Look, for instance, at Samuel’s call into ministry (1 Samuel 3). In his ignorance, Samuel did not get it at first because he wasn’t listening for God. Or, take Jonah’s call. He heard it but rejected it (Jonah 1). Nonetheless, God guided him back on track. God will find a way of making any of his intentions known to you. The obvious way he does this for us today, again, is through Scripture. In his providence, he does continue to direct our footsteps through life as well. Point being, you won’t take some drastically bad turn in your life as the result of missing a “sign” from God.
3) Making practical decisions in uncertainty is a necessary aspect of faith and faith development. Romans 8 is a beautiful section of Scripture for understanding this point. If God truly works all things out for the good of those who love him, you can’t really make “good” or “bad” decisions in non-moral areas as much as you can make decisions “with/without seeking God’s glory.” In other words, when you consult God by seeking him through prayer and biblical guidance, and your heart’s desire is that God be glorified, there aren’t “rights” and “wrongs” but “rights.” God will figure out how to use your choices in life to carry out his purposes. You don’t have to worry about that. He hasn’t asked you to take on that kind of responsibility – only he’s big enough for that task!

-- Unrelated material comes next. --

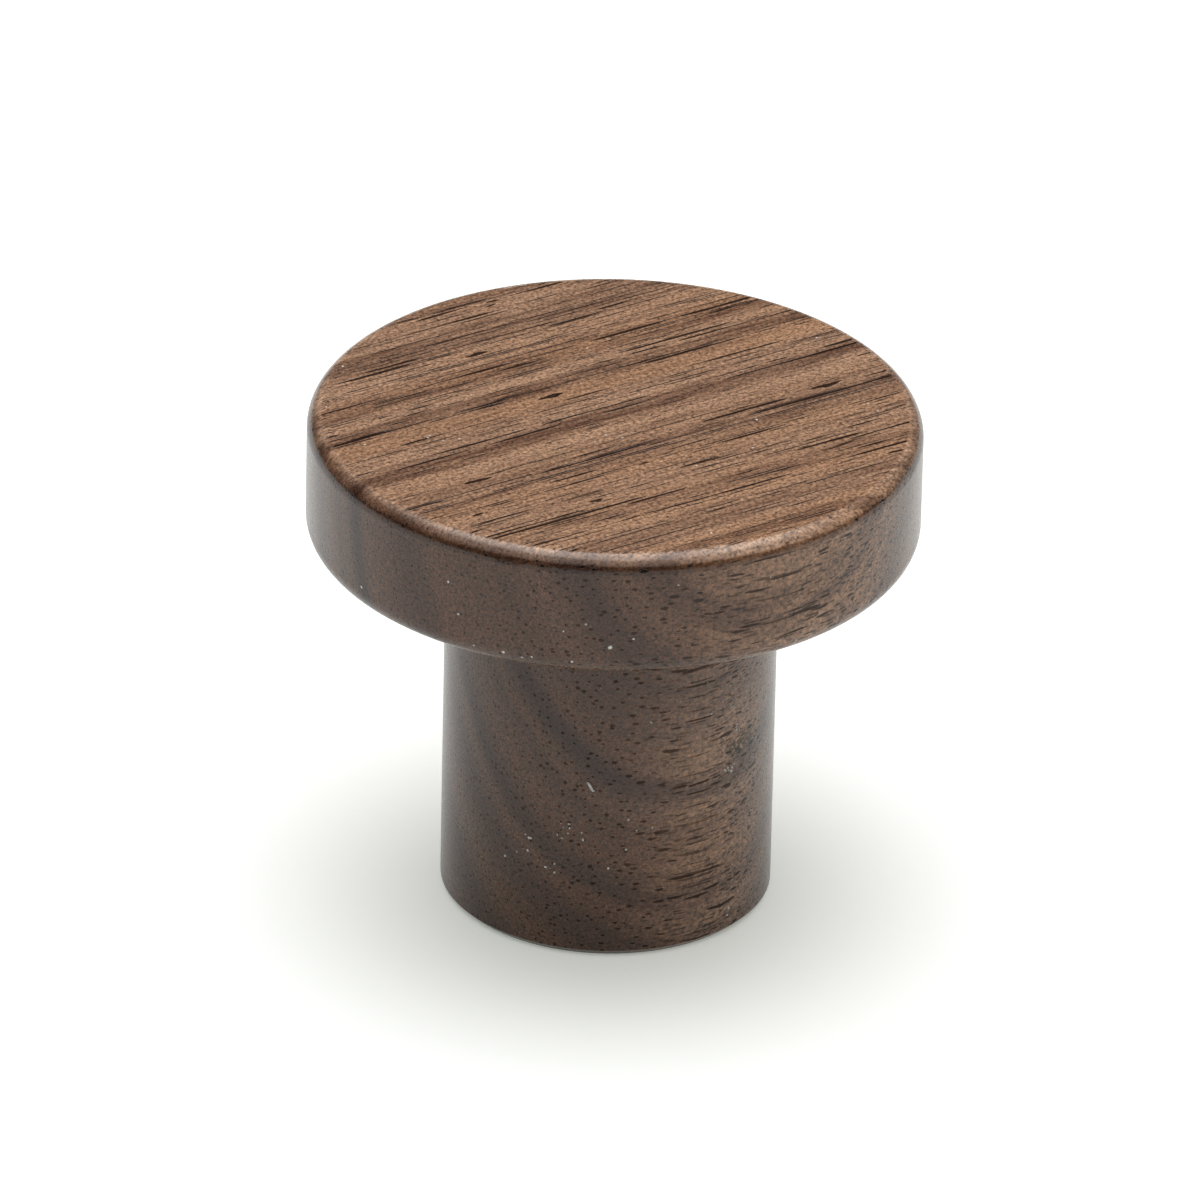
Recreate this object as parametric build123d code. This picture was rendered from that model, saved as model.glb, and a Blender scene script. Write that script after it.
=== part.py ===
from build123d import *

import math
import os

# A turned hardwood cabinet knob: one solid piece of wood, a flat round head on a
# straight stem, and a slotted screw-in insert that gives the stem a metal thread.
# The axis is Z. The origin is the centre of the base, where the knob meets the
# drawer front, and the head is at the top.
# All sizes are in millimetres.

# The turned wood
head_diameter = 35.0
head_thickness = 7.5
stem_diameter = 19.0
knob_height = 30.0
top_edge_round = 1.0
head_lower_round = 1.2
stem_base_bevel = 0.4

# The hole for the insert, drilled from the base
pilot_clearance = 0.1
screw_room = 5.0
drill_point_angle = 118.0
mouth_chamfer = 0.4

# The insert: coarse wood thread outside, M4 inside
insert_length = 10.0
insert_core_diameter = 6.4
insert_recess = 0.5
wood_thread_diameter = 8.0
wood_thread_pitch = 2.5
wood_thread_crest = 0.25
wood_thread_flank_angle = 30.0
wood_thread_end_gap = 0.3
lead_chamfer = 0.6
m4_tap_drill_diameter = 3.3
bore_countersink = 0.35
slot_width = 1.2
slot_depth = 2.0

# How far a cutting shape runs past what it cuts, and how deep the thread's ridge is
# rooted in the insert's core
overrun = 1.0
thread_root_sink = 0.25

# Worked out from the sizes above
head_radius = head_diameter / 2
stem_radius = stem_diameter / 2
head_underside = knob_height - head_thickness
insert_core_radius = insert_core_diameter / 2
pilot_radius = insert_core_radius + pilot_clearance
pilot_depth = insert_recess + insert_length + screw_room
insert_top = insert_recess + insert_length


def turned(points, rounds):
    """A solid of revolution about Z, from a half section of (radius, height) points.

    rounds holds pairs of a corner's number in points and its edge radius."""
    section = make_face(Polyline(*points, close=True))
    for number, radius in rounds:
        corner = section.vertices().sort_by_distance(points[number])[0]
        section = fillet(corner, radius)
    return revolve(Plane.XZ * section, axis=Axis.Z)


def turned_blank():
    """The knob as it leaves the lathe, before its base is drilled."""
    half_section = [
        (0, 0),
        (stem_radius - stem_base_bevel, 0),
        (stem_radius, stem_base_bevel),
        (stem_radius, head_underside),
        (head_radius, head_underside),
        (head_radius, knob_height),
        (0, knob_height),
    ]
    rounds = [
        (4, head_lower_round),
        (5, top_edge_round),
    ]
    return turned(half_section, rounds)


def pilot_hole():
    """The drilled hole: a chamfered mouth, a straight bore and the drill's point."""
    point_height = pilot_radius / math.tan(math.radians(drill_point_angle / 2))
    half_section = [
        (0, -overrun),
        (pilot_radius + mouth_chamfer + overrun, -overrun),
        (pilot_radius, mouth_chamfer),
        (pilot_radius, pilot_depth),
        (0, pilot_depth + point_height),
    ]
    return turned(half_section, [])


def wood_thread():
    """The coarse ridge that winds round the insert and cuts its way into the wood.

    Its section is a trapezium that starts inside the core and narrows to the crest. It
    is carried along a helix that stops short of the insert's two ends."""
    crest_radius = wood_thread_diameter / 2
    root_radius = insert_core_radius - thread_root_sink
    half_crest = wood_thread_crest / 2
    flank_slope = math.tan(math.radians(wood_thread_flank_angle))
    half_root = half_crest + (crest_radius - root_radius) * flank_slope
    start = insert_recess + wood_thread_end_gap + half_root
    travel = insert_length - 2 * (wood_thread_end_gap + half_root)
    helix = Pos(0, 0, start) * Helix(wood_thread_pitch, travel, crest_radius)
    ridge_section = make_face(
        Polyline(
            (root_radius, start - half_root),
            (crest_radius, start - half_crest),
            (crest_radius, start + half_crest),
            (root_radius, start + half_root),
            close=True,
        )
    )
    return sweep(Plane.XZ * ridge_section, path=helix, is_frenet=True)


def insert_core():
    """The insert's plain barrel, chamfered at its leading end."""
    half_section = [
        (0, insert_recess),
        (insert_core_radius, insert_recess),
        (insert_core_radius, insert_top - lead_chamfer),
        (insert_core_radius - lead_chamfer, insert_top),
        (0, insert_top),
    ]
    return turned(half_section, [])


def m4_bore():
    """The tapping bore right through the insert, countersunk at both ends."""
    radius = m4_tap_drill_diameter / 2
    wide = radius + bore_countersink
    half_section = [
        (0, insert_recess - overrun),
        (wide + overrun, insert_recess - overrun),
        (wide, insert_recess),
        (radius, insert_recess + bore_countersink),
        (radius, insert_top - bore_countersink),
        (wide, insert_top),
        (wide + overrun, insert_top + overrun),
        (0, insert_top + overrun),
    ]
    return turned(half_section, [])


def driving_slot():
    """The screwdriver slot across the insert's outer end."""
    slot = Box(
        wood_thread_diameter + 2 * overrun,
        slot_width,
        slot_depth + overrun,
        align=(Align.CENTER, Align.CENTER, Align.MAX),
    )
    return Pos(0, 0, insert_recess + slot_depth) * slot


def write(name, shape):
    """One STEP file for each piece, named as the piece is."""
    export_step(shape, f"parts/{name}.step")
    print(name, "volume", round(shape.volume, 1), "mm3")


thread = wood_thread()
knob_body = turned_blank() - pilot_hole() - thread
threaded_insert = insert_core() + thread - m4_bore() - driving_slot()

os.makedirs("parts", exist_ok=True)
write("knob_body", knob_body)
write("threaded_insert", threaded_insert)
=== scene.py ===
# %% [markdown]
# # A turned walnut cabinet knob
#
# The real knob is one block of walnut, turned on a lathe with the grain lying level, and
# finished with a thin satin lacquer. A slotted brass insert in its base takes the screw.
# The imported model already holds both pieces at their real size, so the wood keeps its
# shape and only gets its finish here. The insert is made again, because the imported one
# has a plain bore where such an insert has a fine thread.

import math

import bmesh
import bpy
import numpy as np
from mathutils import Matrix, Vector


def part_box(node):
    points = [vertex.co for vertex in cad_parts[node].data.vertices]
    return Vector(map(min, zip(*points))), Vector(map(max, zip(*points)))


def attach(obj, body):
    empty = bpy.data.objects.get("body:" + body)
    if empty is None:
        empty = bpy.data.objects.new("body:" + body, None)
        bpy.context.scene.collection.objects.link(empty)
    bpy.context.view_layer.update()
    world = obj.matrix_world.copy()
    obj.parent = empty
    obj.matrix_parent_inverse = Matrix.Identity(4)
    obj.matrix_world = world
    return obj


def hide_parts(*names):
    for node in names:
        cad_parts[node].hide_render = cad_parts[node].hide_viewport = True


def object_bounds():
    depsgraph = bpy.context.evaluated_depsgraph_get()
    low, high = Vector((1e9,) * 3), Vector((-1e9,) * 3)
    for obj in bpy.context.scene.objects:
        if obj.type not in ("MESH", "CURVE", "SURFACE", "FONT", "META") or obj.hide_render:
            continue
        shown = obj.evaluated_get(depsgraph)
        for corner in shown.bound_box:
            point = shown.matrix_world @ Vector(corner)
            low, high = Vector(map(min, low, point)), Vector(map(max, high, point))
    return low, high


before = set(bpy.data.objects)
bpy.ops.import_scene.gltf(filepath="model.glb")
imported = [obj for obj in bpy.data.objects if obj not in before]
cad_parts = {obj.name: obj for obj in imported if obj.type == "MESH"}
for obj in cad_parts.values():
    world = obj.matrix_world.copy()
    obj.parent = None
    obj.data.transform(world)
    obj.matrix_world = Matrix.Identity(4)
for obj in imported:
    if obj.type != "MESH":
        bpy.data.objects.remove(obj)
cad_low, cad_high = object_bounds()
MM = 0.001
knob_height = cad_high.z
head_radius = cad_high.x
stem_radius = 9.5 * MM
print("nodes", sorted(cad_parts), "height", round(knob_height / MM, 2), "mm")

# %% [markdown]
# ## The camera
#
# The photograph was taken with a long lens from above the front, with the camera tipped
# a little to one side. A long lens far away keeps the ellipses of the rim and the base
# almost alike, which is how they look there. The camera could carry a lens shift to place
# the knob in the picture. Turning it by the same small angle is simpler, because the
# other views can then use the camera as it is.

# %% Place the camera
PICTURE_SIDE = 1200.0
CENTRE_PIXEL = (610.36, 646.49)
VIEW_ELEVATION = math.radians(28.552)
VIEW_ROLL = math.radians(-1.3057)
VIEW_DISTANCE = 0.917
HEAD_RADIUS_PIXELS = 306.4
SENSOR_MM = 36.0
NEAREST_SEEN = 0.01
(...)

When Christians panic and start seeking signs or supernatural ways that God might communicate something to them, it strikes me more as Saul consulting the Witch of Endor (1 Samuel 28) more than prayerfully exercising faith. Obviously it rarely gets that extreme, but I think you get the point. It requires more faith to trust God’s presence and make decisions in his silence than it does in his speaking. Joseph received dreams from God and eventually interpreted dreams for others, but remember, for a stretch he sat in jail for years. I’m sure he’d hoped for a sign at that point. But God saw it fit for him to remain in silence for a lengthy period rather than give him a direct sign. Obviously, we know how the story ended and see God’s purpose in it. If we apply that same truth to our lives, it helps us grow….in patience…..in confidence…..in faith.